▼▼▼

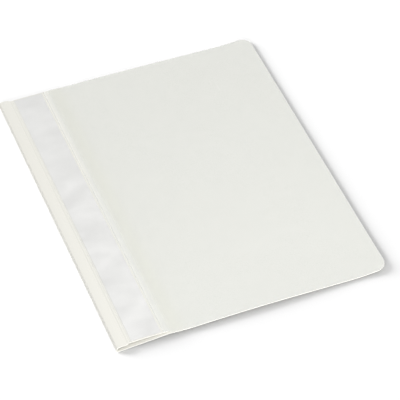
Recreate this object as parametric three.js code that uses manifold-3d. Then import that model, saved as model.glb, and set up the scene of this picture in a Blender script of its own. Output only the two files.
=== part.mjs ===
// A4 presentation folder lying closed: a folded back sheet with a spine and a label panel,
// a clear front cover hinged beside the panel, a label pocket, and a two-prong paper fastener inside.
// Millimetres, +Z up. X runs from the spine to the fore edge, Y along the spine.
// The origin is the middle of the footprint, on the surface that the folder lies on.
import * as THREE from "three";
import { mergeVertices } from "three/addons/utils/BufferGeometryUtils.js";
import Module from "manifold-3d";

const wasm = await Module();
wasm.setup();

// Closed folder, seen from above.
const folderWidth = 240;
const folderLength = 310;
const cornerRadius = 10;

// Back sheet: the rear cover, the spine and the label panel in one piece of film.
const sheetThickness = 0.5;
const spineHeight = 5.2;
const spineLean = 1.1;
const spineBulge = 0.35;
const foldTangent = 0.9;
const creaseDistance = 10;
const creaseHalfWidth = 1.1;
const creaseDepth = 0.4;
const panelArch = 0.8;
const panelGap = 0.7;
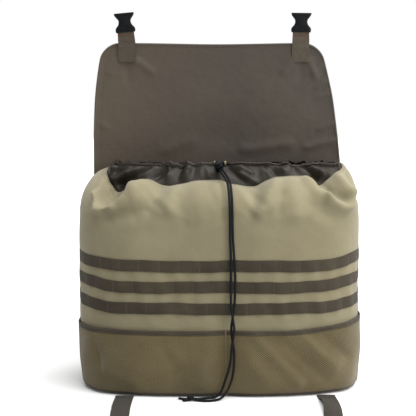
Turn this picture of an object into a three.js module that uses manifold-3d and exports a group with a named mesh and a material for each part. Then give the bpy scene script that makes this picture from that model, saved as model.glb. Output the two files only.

▲▲▲

■ **Problem to solve**
Where a line in the entries holds "part", copy that line.

■ **Expected output**
=== part.mjs ===
Turn this picture of an object into a three.js module that uses manifold-3d and exports a group with a named mesh and a material for each part. Then give the bpy scene script that makes this picture from that model, saved as model.glb. Output the two files only.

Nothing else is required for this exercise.